HOA reserves should generally be in conservative, liquid instruments — money market accounts, short-term CDs, brokered CDs at FDIC-insured banks. Not in private placements, real-estate funds, or anything where someone else has discretion over the money.

Prevention: the bylaws should require board approval of any reserve investment beyond simple deposits. Get advice from an independent fiduciary, not someone selling the product.

8. Special assessment skimming

The community votes a special assessment for a specific project. Funds are collected. The project is done — but not for the full assessed amount, with the difference disappearing. Or the project is partly done and the remaining funds are "for ongoing maintenance" that never materializes.

Prevention: require a final accounting on any special assessment, comparing budgeted to actual spending, signed off by an independent CPA. Any surplus should either be returned pro-rata to owners or formally rolled into reserves with a vote.

9. Fake collections threats to residents

Less common but real: scammers impersonate the HOA and send fake delinquency notices to residents demanding immediate payment to a different account. Residents who pay assume their dues are current, then discover months later they've been double-billed and the original dues weren't actually delinquent.

Prevention: use a single recognizable payment channel (preferably the community platform) and educate residents that any payment request from anywhere else is suspicious. Tell residents the actual collections process so they recognize when something's off.

10. Insurance overcharging

Insurance brokers earn commissions on placed policies. A broker who's not getting competitive bids can quietly add 20-30% to the annual premium. Over 5 years that's tens of thousands of dollars over what a competitive process would produce.

Prevention: get insurance quoted by 2-3 independent brokers every 2-3 years. The savings often exceed the time investment substantially.

Controls that prevent most of this

Most HOA fraud requires the absence of two specific controls. Building them in solves most of the problem.

Segregation of duties

The person initiating payments is not the same as the person approving them or reconciling the bank statement.

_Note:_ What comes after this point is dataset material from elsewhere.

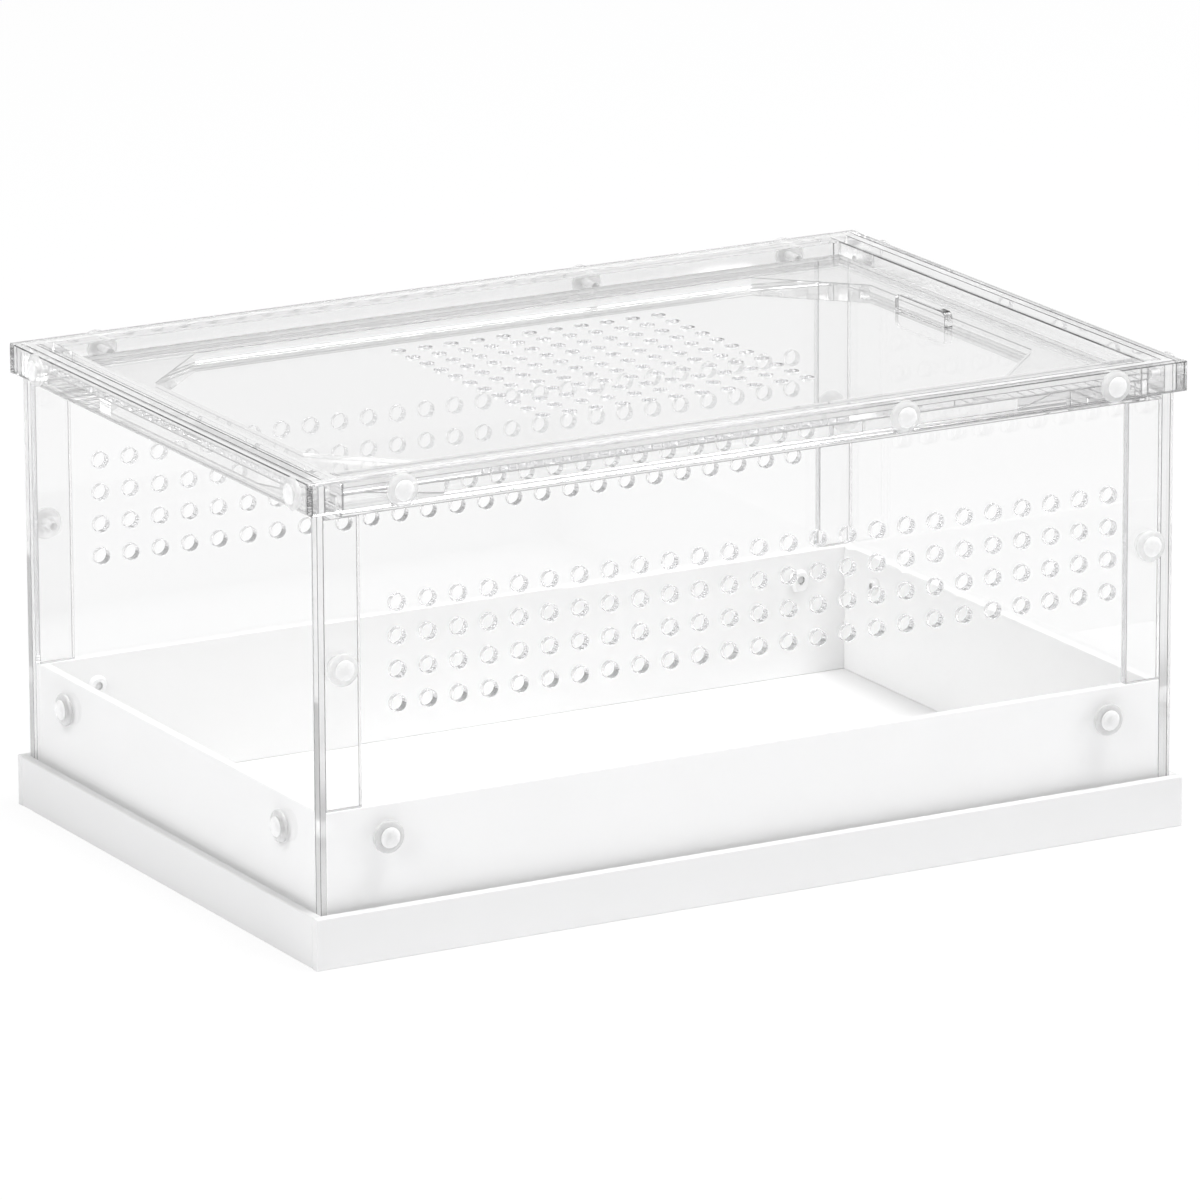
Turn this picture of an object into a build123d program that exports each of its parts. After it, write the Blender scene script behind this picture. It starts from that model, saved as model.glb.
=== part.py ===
"""Clear reptile terrarium on a white plinth, with a lift-out vented lid.

Millimetres, +Z up. The origin is the centre of the underside: X runs along
the long side, Y along the depth, and the front wall faces -Y.
"""

import os

from build123d import *

# Overall sizes
LENGTH = 300.0  # outer length of the plinth and of the rim
DEPTH = 200.0  # outer depth of the plinth and of the rim
HEIGHT = 147.3  # underside to the top of the rim
SHEET = 3.0  # thickness of every cut sheet strip and wall

# White base
PLINTH_HEIGHT = 16.0
FLOOR_THICKNESS = 5.0
TRAY_TOP = 46.5  # height of the white inner tray wall

# Rim at the top of the clear walls
TRIM_HEIGHT = 9.3  # outer strip
BAR_HEIGHT = 12.0  # inner bar
BAR_THICKNESS = 6.0
EDGE_BREAK = 0.3  # small chamfer on the long rim edges

# Ledge that carries the lid
LEDGE_DROP = 6.0  # rim top down to the top of the ledge
LEDGE_THICKNESS = 6.0
LEDGE_WIDTH = 12.2  # rim bar face to the opening
LEDGE_CORNER = 27.5  # cut across each inner corner

# Lid
LID_THICKNESS = 2.0
LID_CLEARANCE = 0.3  # gap between the lid and the rim bars, each side
LID_VENT_DIAMETER = 4.4
LID_VENT_PITCH = 9.15
LID_VENT_COUNT = 11
GRIP_LENGTH = 30.0
GRIP_HEIGHT = 5.2
GRIP_INSET = 20.0  # rim bar face to the outer face of the grip
GRIP_CORNER = 2.0

# Vents in the front and back walls
VENT_DIAMETER = 5.0
VENT_PITCH = 10.2
VENT_COLUMNS = 25
VENT_ROWS = 4
VENT_TOP_DROP = 39.6  # rim top down to the top row
VENT_OFFSET = 2.0  # the wall and lid fields sit this far towards +X

# Corner strips on the inner faces of the front and back walls
CORNER_WIDTH = 12.0

# Push rivets
HEAD_DIAMETER = 10.0
HEAD_THICKNESS = 1.5
HEAD_EDGE = 0.8  # straight edge of the head before the dome
SHANK_DIAMETER = 5.0
BORE_DIAMETER = 2.6
CAP_DIAMETER = 6.4
CAP_THICKNESS = 1.1
PIN_DIAMETER = 2.5
RIVET_CLEARANCE = 0.1  # radial gap between a shank and its hole
TAIL_DIAMETER = 6.6
TAIL_THICKNESS = 1.2
RIM_SHANK_LENGTH = 9.0  # these end blind inside the rim bar
RIM_HOLE_EXTRA = 0.5

# Rivet positions: setbacks count from the outer end of the strip or wall
TRAY_RIVET_SETBACK_X = 22.5
TRAY_RIVET_SETBACK_Y = 25.3
TRAY_RIVET_DROP = 9.5  # tray top down to the rivet
CORNER_RIVET_SETBACK = 5.0
CORNER_RIVET_DROP = 57.3  # rim top down to the rivet
RIM_RIVET_SETBACK_LEFT = 29.6
RIM_RIVET_SETBACK_RIGHT = 26.0
RIM_RIVET_SETBACK_FRONT = 11.5
RIM_RIVET_SETBACK_BACK = 19.0
RIM_RIVET_MIDDLE = 50.0  # third rivet of the long sides, right of centre
RIM_RIVET_DROP = 4.6  # rim top down to the rivet

# Planes that follow from the sizes above
OUT_X = LENGTH / 2
OUT_Y = DEPTH / 2
WALL_X = OUT_X - SHEET
WALL_Y = OUT_Y - SHEET
INNER_X = WALL_X - SHEET
INNER_Y = WALL_Y - SHEET
BAR_X = INNER_X - BAR_THICKNESS
BAR_Y = INNER_Y - BAR_THICKNESS
LEDGE_TOP = HEIGHT - LEDGE_DROP
LEDGE_BOTTOM = LEDGE_TOP - LEDGE_THICKNESS
LID_TOP = LEDGE_TOP + LID_THICKNESS
TRAY_RIVET_Z = TRAY_TOP - TRAY_RIVET_DROP
CORNER_RIVET_X = INNER_X - CORNER_RIVET_SETBACK
CORNER_RIVET_Z = HEIGHT - CORNER_RIVET_DROP
RIM_RIVET_Z = HEIGHT - RIM_RIVET_DROP

FRONT_SITE = Plane(origin=(0, 0, 0), x_dir=(1, 0, 0), z_dir=(0, -1, 0))
BACK_SITE = Plane(origin=(0, 0, 0), x_dir=(-1, 0, 0), z_dir=(0, 1, 0))
RIGHT_SITE = Plane(origin=(0, 0, 0), x_dir=(0, 1, 0), z_dir=(1, 0, 0))
LEFT_SITE = Plane(origin=(0, 0, 0), x_dir=(0, -1, 0), z_dir=(-1, 0, 0))


def save(shape, name):
    """Write one node, labelled with its own name."""
    shape.label = name
    export_step(shape, f"parts/{name}.step")


def block(x_span, y_span, z_span):
    """Box between two limits on each axis."""
    spans = (x_span, y_span, z_span)
    size = [high - low for low, high in spans]
    middle = [(high + low) / 2 for low, high in spans]
    return Pos(*middle) * Box(*size)


def ring_strips(outer_x, outer_y, thickness, z_span):
    """Four strips of a frame: front and back run full length, sides fit between."""
    inner_x = outer_x - thickness
    inner_y = outer_y - thickness
    return {
        "front": block((-outer_x, outer_x), (-outer_y, -inner_y), z_span),
        "back": block((-outer_x, outer_x), (inner_y, outer_y), z_span),
        "left": block((-outer_x, -inner_x), (-inner_y, inner_y), z_span),
        "right": block((inner_x, outer_x), (-inner_y, inner_y), z_span),
    }


def rim_bars():
    """Inner bars of the rim: the sides run full depth, front and back fit between."""
    z_span = (HEIGHT - BAR_HEIGHT, HEIGHT)
    return {
        "front": block((-BAR_X, BAR_X), (-INNER_Y, -BAR_Y), z_span),
        "back": block((-BAR_X, BAR_X), (BAR_Y, INNER_Y), z_span),
        "left": block((-INNER_X, -BAR_X), (-INNER_Y, INNER_Y), z_span),
        "right": block((BAR_X, INNER_X), (-INNER_Y, INNER_Y), z_span),
    }


def soften_top(strip):
    """Small chamfer round the top face of a strip."""
    return chamfer(strip.faces().sort_by(Axis.Z)[-1].edges(), EDGE_BREAK)


def rivet_sites(kind):
    """Sites of one rivet set on each side, each looking outwards along its Z."""
    front = []
    side = []
    if kind == "tray":
        half_x = WALL_X - TRAY_RIVET_SETBACK_X
        half_y = WALL_Y - TRAY_RIVET_SETBACK_Y
        front = [(x, TRAY_RIVET_Z) for x in (-half_x, half_x)]
        side = [(y, TRAY_RIVET_Z) for y in (-half_y, half_y)]
        reach_x, reach_y = WALL_X, WALL_Y
    elif kind == "corner":
        front = [(x, CORNER_RIVET_Z) for x in (-CORNER_RIVET_X, CORNER_RIVET_X)]
        reach_x, reach_y = WALL_X, WALL_Y
    else:
        row_x = (RIM_RIVET_SETBACK_LEFT - OUT_X, RIM_RIVET_MIDDLE, OUT_X - RIM_RIVET_SETBACK_RIGHT)
        row_y = (RIM_RIVET_SETBACK_FRONT - OUT_Y, OUT_Y - RIM_RIVET_SETBACK_BACK)
        front = [(x, RIM_RIVET_Z) for x in row_x]
        side = [(y, RIM_RIVET_Z) for y in row_y]
        reach_x, reach_y = OUT_X, OUT_Y
    return {
        "front": [FRONT_SITE * Pos(x, z, reach_y) for x, z in front],
        "back": [BACK_SITE * Pos(-x, z, reach_y) for x, z in front],
        "left": [LEFT_SITE * Pos(-y, z, reach_x) for y, z in side],
        "right": [RIGHT_SITE * Pos(y, z, reach_x) for y, z in side],
    }


def rivet_depth(kind):
    """Length of the shank under the head."""
    if kind == "rim":
        return RIM_SHANK_LENGTH
    return 2 * SHEET + TAIL_THICKNESS


def drill(piece, side, kinds):
    """Cut the shank holes of the given rivet sets through one piece."""
    radius = SHANK_DIAMETER / 2 + RIVET_CLEARANCE
    for kind in kinds:
        depth = rivet_depth(kind) + RIM_HOLE_EXTRA
        for site in rivet_sites(kind)[side]:
            piece = piece - site * Pos(0, 0, -depth / 2) * Cylinder(radius, depth)
    return piece


def revolved(points):
    """Solid of revolution about Z from (radius, height) points."""
    outline = make_face(Polyline([(r, 0, h) for r, h in points], close=True))
    return revolve(outline, Axis.Z, 360)


def rivet_sleeve(kind):
    """Hollow rivet body: domed head outside, shank, and a tail where it comes through."""
    bore = BORE_DIAMETER / 2
    shank = SHANK_DIAMETER / 2
    head = HEAD_DIAMETER / 2
    cap = CAP_DIAMETER / 2
    depth = rivet_depth(kind)
    points = [(bore, HEAD_THICKNESS), (cap, HEAD_THICKNESS)]
    points += [(head - 0.4, HEAD_EDGE + 0.25), (head, HEAD_EDGE), (head, 0), (shank, 0)]
    if kind == "rim":
        points += [(shank, -depth), (bore, -depth)]
    else:
        tail = TAIL_DIAMETER / 2
        through = -2 * SHEET
        points += [(shank, through), (tail, through), (shank, -depth), (bore, -depth)]
    return revolved(points)


def rivet_pin(kind):
    """Push pin: domed cap on the sleeve head and a stem down its bore."""
    stem = PIN_DIAMETER / 2
    cap = CAP_DIAMETER / 2
    base = HEAD_THICKNESS
    top = base + CAP_THICKNESS
    tip = -rivet_depth(kind) + 0.6
    points = [(0, top), (cap * 0.55, top - 0.12), (cap * 0.85, top - 0.42), (cap, base + 0.3)]
    points += [(cap, base), (stem, base), (stem, tip), (0, tip)]
    return revolved(points)


def place_all(shape, kind):
    """Every copy of one rivet piece in a set."""
    sites = [site for group in rivet_sites(kind).values() for site in group]
    return Compound(children=[site * shape for site in sites])


def wall_vents():
    """Cutters of the vent field that the front and back walls share."""
    middle = HEIGHT - VENT_TOP_DROP - VENT_PITCH * (VENT_ROWS - 1) / 2
    grid = GridLocations(VENT_PITCH, VENT_PITCH, VENT_COLUMNS, VENT_ROWS)
    field = FRONT_SITE * Pos(VENT_OFFSET, middle, 0)
    return [field * spot * Cylinder(VENT_DIAMETER / 2, DEPTH + SHEET) for spot in grid]


def ledge_frame():
    """Flat ledge with cut inner corners, butted between the rim bars."""
    hole_x = 2 * (BAR_X - LEDGE_WIDTH)
    hole_y = 2 * (BAR_Y - LEDGE_WIDTH)
    hole = Rectangle(hole_x, hole_y)
    hole = chamfer(hole.vertices(), LEDGE_CORNER)
    face = Rectangle(2 * BAR_X, 2 * BAR_Y) - hole
    return extrude(Pos(0, 0, LEDGE_BOTTOM) * face, LEDGE_THICKNESS)


def lid_panel():
    """Drop-in lid with its square vent field."""
    length = 2 * (BAR_X - LID_CLEARANCE)
    depth = 2 * (BAR_Y - LID_CLEARANCE)
    face = Rectangle(length, depth)
    grid = GridLocations(LID_VENT_PITCH, LID_VENT_PITCH, LID_VENT_COUNT, LID_VENT_COUNT)
    face = face - Pos(VENT_OFFSET, 0) * grid * Circle(LID_VENT_DIAMETER / 2)
    return extrude(Pos(0, 0, LEDGE_TOP) * face, LID_THICKNESS)


def lid_grip():
    """Upright finger strip on the lid, near its right end."""
    face = Rectangle(GRIP_LENGTH, GRIP_HEIGHT)
    top = face.vertices().group_by(Axis.Y)[-1]
    face = fillet(top, GRIP_CORNER)
    site = RIGHT_SITE * Pos(0, LID_TOP + GRIP_HEIGHT / 2, BAR_X - GRIP_INSET)
    return site * extrude(face, -SHEET)


os.makedirs("parts", exist_ok=True)

floor = block((-WALL_X, WALL_X), (-WALL_Y, WALL_Y), (0, FLOOR_THICKNESS))
save(floor, "base_floor_panel")

for side, strip in ring_strips(OUT_X, OUT_Y, SHEET, (0, PLINTH_HEIGHT)).items():
    save(soften_top(strip), f"plinth_{side}")

vents = wall_vents()
for side, wall in ring_strips(WALL_X, WALL_Y, SHEET, (FLOOR_THICKNESS, HEIGHT)).items():
    if side in ("front", "back"):
        wall = wall - vents
    save(drill(wall, side, ("tray", "corner", "rim")), f"wall_{side}")

for side, wall in ring_strips(INNER_X, INNER_Y, SHEET, (FLOOR_THICKNESS, TRAY_TOP)).items():
    save(drill(wall, side, ("tray",)), f"tray_wall_{side}")

strip_z = (TRAY_TOP, HEIGHT - BAR_HEIGHT)
for side, y_span in (("front", (-INNER_Y, SHEET - INNER_Y)), ("back", (INNER_Y - SHEET, INNER_Y))):
    left_end = (-INNER_X, CORNER_WIDTH - INNER_X)
    right_end = (INNER_X - CORNER_WIDTH, INNER_X)
    for end, x_span in (("left", left_end), ("right", right_end)):
        strip = drill(block(x_span, y_span, strip_z), side, ("corner",))
        save(strip, f"corner_strip_{side}_{end}")

for side, trim in ring_strips(OUT_X, OUT_Y, SHEET, (HEIGHT - TRIM_HEIGHT, HEIGHT)).items():
    save(drill(soften_top(trim), side, ("rim",)), f"rim_trim_{side}")

for side, bar in rim_bars().items():
    save(drill(soften_top(bar), side, ("rim",)), f"rim_bar_{side}")

save(ledge_frame(), "lid_ledge_frame")
save(lid_panel(), "lid_panel")
save(lid_grip(), "lid_grip_strip")

for kind in ("tray", "corner", "rim"):
    save(place_all(rivet_sleeve(kind), kind), f"rivet_sleeves_{kind}")
    save(place_all(rivet_pin(kind), kind), f"rivet_pins_{kind}")
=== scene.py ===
"""Looks of the clear reptile terrarium: cut acrylic sheets, a white base and push rivets."""

import functools
import logging
import math
from dataclasses import dataclass, field
from enum import Enum, IntEnum

import bmesh
import bpy
from mathutils import Matrix, Vector


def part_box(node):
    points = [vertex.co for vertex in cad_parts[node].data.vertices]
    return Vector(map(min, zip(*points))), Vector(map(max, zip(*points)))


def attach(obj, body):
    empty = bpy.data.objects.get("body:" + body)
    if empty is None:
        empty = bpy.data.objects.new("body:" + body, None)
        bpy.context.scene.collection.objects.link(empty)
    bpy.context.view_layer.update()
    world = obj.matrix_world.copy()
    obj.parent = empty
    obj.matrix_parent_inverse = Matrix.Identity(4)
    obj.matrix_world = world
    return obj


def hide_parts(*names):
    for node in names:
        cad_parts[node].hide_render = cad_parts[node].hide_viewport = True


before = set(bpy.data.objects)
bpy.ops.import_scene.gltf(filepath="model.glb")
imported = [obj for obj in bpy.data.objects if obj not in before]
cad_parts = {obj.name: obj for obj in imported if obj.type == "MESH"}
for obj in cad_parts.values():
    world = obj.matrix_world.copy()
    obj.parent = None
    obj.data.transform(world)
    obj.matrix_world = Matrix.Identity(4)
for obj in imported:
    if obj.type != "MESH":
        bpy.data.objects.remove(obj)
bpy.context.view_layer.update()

LOG = logging.getLogger("terrarium")

# A corner of a flat drawing, or radius and height in a half section.
Point = tuple[float, float]
# Place along a side, place across it, and radius, all in millimetres.
Hole = tuple[float, float, float]
# Point under a rivet's head and the direction that the head looks in.
Seat = tuple[Vector, Vector]

MM = 0.001
WHITE = (1.0, 1.0, 1.0, 1.0)
EYE_RAYS = ("Is Camera Ray", "Is Transmission Ray", "Is Glossy Ray")
LAMP_RAYS = ("Is Shadow Ray", "Is Diffuse Ray")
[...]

For small HOAs this means at least two board members must sign or approve disbursements.

Independent verification

Someone other than the person responsible for the records reviews them. An annual financial review or audit (with an independent CPA) catches most of what monthly review misses.

For HOAs above ~$300,000 in annual revenue, an annual audit is worth the cost. Below that, a review (less expensive than an audit) is often sufficient.

Modern banking practices

Eliminate checks where possible. Use ACH and approved-vendor payment systems with full audit trails. Bank statements should come directly to a board member's email or postal address, not through the treasurer.

Clear policy

A written financial policy that specifies:

Most HOAs don't have this written down. The ones that have caught fraud usually do.

The boards that get defrauded almost never had bad people in the roles. They had good people in roles without the controls that would have caught a bad person.

If you suspect fraud

If you're a board member and see something concerning:

  1. Don't confront the person immediately. If fraud is happening, evidence can vanish.
  2. Quietly preserve records. Bank statements, vendor invoices, contracts, anything supporting your concern.
  3. Engage outside help. A community-association attorney and forensic accountant. Don't try to investigate yourself.
  4. Notify the rest of the board in a way that doesn't reach the suspected person until you have a plan.
  5. Consider insurance. Many HOA D&O and crime policies cover this; make sure you know what's covered before notifying anyone.

The most expensive mistake is doing nothing because the concern feels small. Most HOA frauds discovered after the fact would have been catchable years earlier if anyone had asked the right question.